Now we have ”Blonde” (what’s with artists changing their album names at the last minute this year?). And somehow, some way, everything makes sense when it’s on. The entire Frank Ocean experience of the last four years feels like it was about something now that we have this album.
It’s beautiful, sweeping, slow, and intimate. After all of the painful waiting, it is not the Frank Ocean album I wanted. The Frank Ocean album I wanted was filled with surprise radio hits, features from his many talented friends, and more of the skillful rapping Ocean has shown mainly through features in the past.
Talking about music in terms of seasons has become one of the overplayed music criticism cliches in my opinion, but for some reason it has been hard for me to avoid with this album. What I wanted was a summer Frank Ocean album. And in a way that’s what we got — but instead of a celebration of summer, “Blonde” is a reflection on summer. The love, the late nights, and the many mistakes.
Chance’s “Coloring Book” came out at the beginning of summer to tell us what we wanted to hear about the upcoming season. It would be a time of celebrating god, your family, your newborn daughter, and drinking all night.
“Blonde” has arrived to allow us to reflect on what this summer was actually like. Ultimately, the vision of summer “Coloring Book” offered was as hollow as its music was underwhelming.

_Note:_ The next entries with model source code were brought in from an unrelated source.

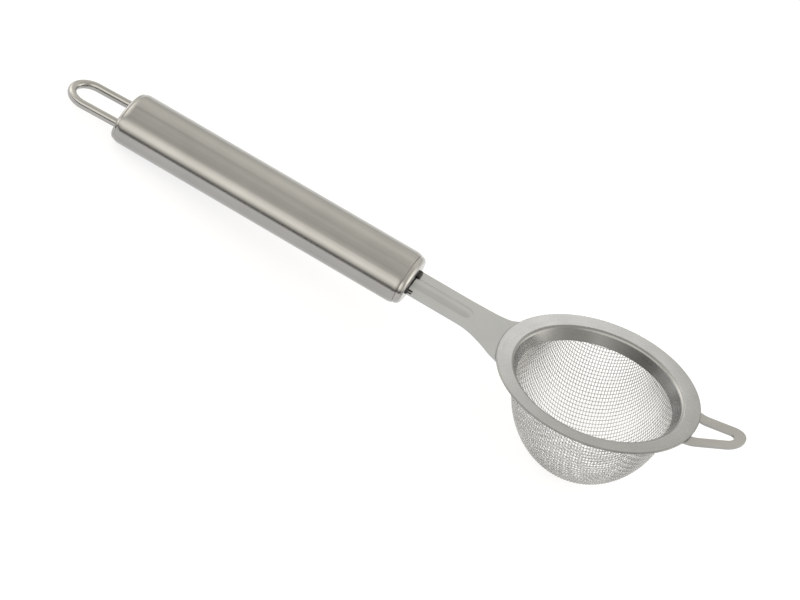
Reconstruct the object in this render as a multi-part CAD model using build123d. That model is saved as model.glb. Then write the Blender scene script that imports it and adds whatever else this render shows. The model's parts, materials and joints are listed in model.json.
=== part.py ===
from build123d import *
import os
from math import asin, cos, degrees, hypot, radians, sin, sqrt, tan

# Hand-held tea strainer: a woven wire bowl clamped in a hemmed brim, a stamped shank, a hollow oval
# handle with a wire hanging loop, and a flat hook opposite the handle.
#
# It is modelled in the rim frame, in millimetres: the origin is the centre of the mouth on the brim's
# top face, +X points to the front hook, the handle runs to -X, and +Z leaves the mouth. At the end every
# piece is laid down as the strainer lies on a table, and moved so that the origin is the centre of the
# bottom of its bounding box.

# Brim: one sheet, hemmed at its outer edge, dished a little inwards, and rolled down into a conical collar
BRIM_R = 35.1
SHEET = 0.22
MESH_T = 0.3
BRIM_T = 2 * SHEET + MESH_T
COLLAR_R = 26.7
COLLAR_DEPTH = 4.8
CORNER_R = 28.9
DISH = 0.6
ROLL_R = 1.6
HEM_R = 30.4

# Bowl of woven wire, its flange clamped inside the hem; below the collar it leans a little forwards
BOWL_DEPTH = 36.6
BOWL_LEAN = 0.037
FLANGE_R = 34.4

# Handle tube: an oval section on an axis that rises away from the brim
OVAL_A = 12.5
OVAL_B = 7.75
WALL = 0.6
HANDLE_PITCH = 6.2
HANDLE_X = -35.0
AXIS_HEIGHT = 0.42
TUBE_START = 36.7
TUBE_LENGTH = 107.2
END_R = 4.3
END_LENGTH = 1.9

# End caps: a rounded head outside the tube and a skirt inside it
CAP_INSET = 0.6
CAP_WALL = 0.7
CAP_SKIRT = 6.0
SKIRT_INSET = 1.3
SEAM_R = 0.2
FRONT_HEAD = 2.3
FRONT_EDGE_R = 1.9
REAR_HEAD = 1.2
REAR_EDGE_R = 0.9

# Shank: a stamped strip with a flared root and a raised rib
STRIP_T = 0.8
SHANK_W = 14.8
FLARE_R = 32.2
FLARE_START = 50.5
FLARE_END = 32.0
STRIP_END_R = 30.0
ROOT_BEND_X = 35.6
ROOT_BEND_R = 5.0
RISE_X = 46.0
RISE_BEND_R = 40.0
TANG_LENGTH = 14.0
RIB_W = 6.2
RIB_H = 0.8
RIB_START = 14.7
SLOT_GAP = 0.05

# Front hook: a flat strip bent into a rounded triangle, its legs under the brim
HOOK_OUTER_X = 44.5
HOOK_OUTER_R = 6.6
HOOK_INNER_X = 45.25
HOOK_INNER_R = 2.15
HOOK_HALF_ANGLE = 14.8
HOOK_BEND_X = 36.2
HOOK_BEND_R = 8.0
HOOK_PITCH = 14.7

# Hanging loop of round wire
WIRE_D = 3.0
LOOP_SPAN = 13.0
LOOP_REACH = 21.9
LOOP_TAIL = 8.0
LOOP_LEAN = 2.8
LOOP_DROP = 0.4
HOLE_GAP = 0.05

# Welds
SPOT_D = 2.6
SPOT_H = 0.1
SPOT_POCKET = 0.15
SHANK_SPOTS = (-195, -180, -165)
HOOK_SPOTS = (-12.5, 12.5)
BEAD = 0.9
TANG_BEAD_LENGTH = 10.0

# Black residue in the corner between the shank and the front cap
BLOB_SIZE = (2.4, 4.0, 1.8)
BLOB_Y = 4.2
BLOB_EDGE_R = 0.6
BLOB_LIFT = 0.3
SMEAR_D = 0.5
SMEAR_LIFT = 0.1
KNOT_D = 1.7
KNOT_Y = -7.2
PRONGS_Y = (-5.7, -7.2)
PRONG_LENGTH = 2.0

# Working sizes: a half-length longer than any strip, a margin past a face, and two tolerances
CUT = 60.0
MARGIN = 1.0
NEAR = 0.01
TILT_LIMIT = 45.0
TILT_STEP = 1e-9

os.makedirs("parts", exist_ok=True)

edge_r = BRIM_R - BRIM_T / 2
dish_slope = DISH / (edge_r - CORNER_R)
wall_run = (CORNER_R - COLLAR_R) / (COLLAR_DEPTH - DISH)
wall_widening = hypot(1, wall_run)
bowl_inner_r = COLLAR_R + SHEET * wall_widening
bowl_outer_r = COLLAR_R + (SHEET + MESH_T) * wall_widening
strip_top = -SHEET - (edge_r - STRIP_END_R) * dish_slope
strip_level = strip_top - STRIP_T / 2
strip_base = strip_top - STRIP_T

slope = radians(HANDLE_PITCH)
seam_front = TUBE_START
seam_rear = TUBE_START + TUBE_LENGTH
face_front = seam_front - FRONT_HEAD
face_rear = seam_rear + REAR_HEAD

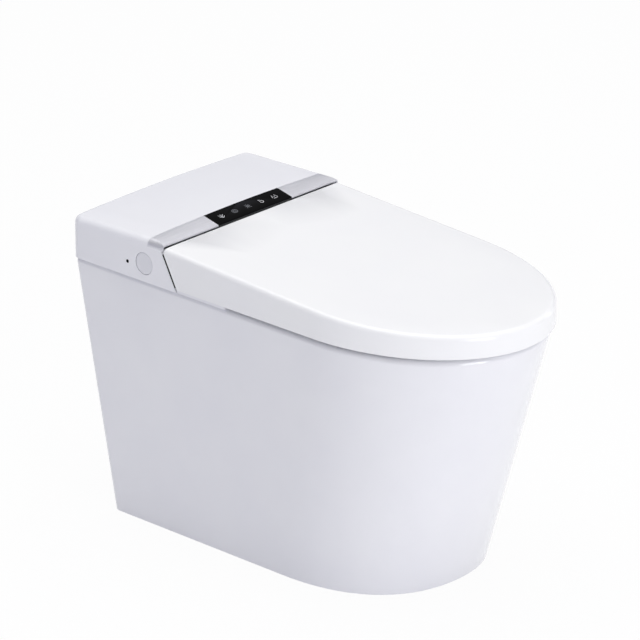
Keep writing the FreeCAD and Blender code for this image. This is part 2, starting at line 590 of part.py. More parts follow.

The summer was sad and weird and scary. “Blonde” allows you to weep away the fears and the disappointment of a failed season.
Now that we have this Frank Ocean album, I’m horrified that I ever wanted anything else, and embarrassed that I ever doubted him. There were plenty of questions and theories about why Frank insisted on delaying his album. Many people thought he just didn’t have an album, I personally thought he was just having fun.
When listening to “Blonde,” it becomes exceptionally clear. Ocean had no interest in skating off of his past success. He didn’t want to release an album that people would love before they even heard it. He even gave us “Endless” first to properly alienate everyone. He wanted a blank canvas. And on that canvas he put the album of the year.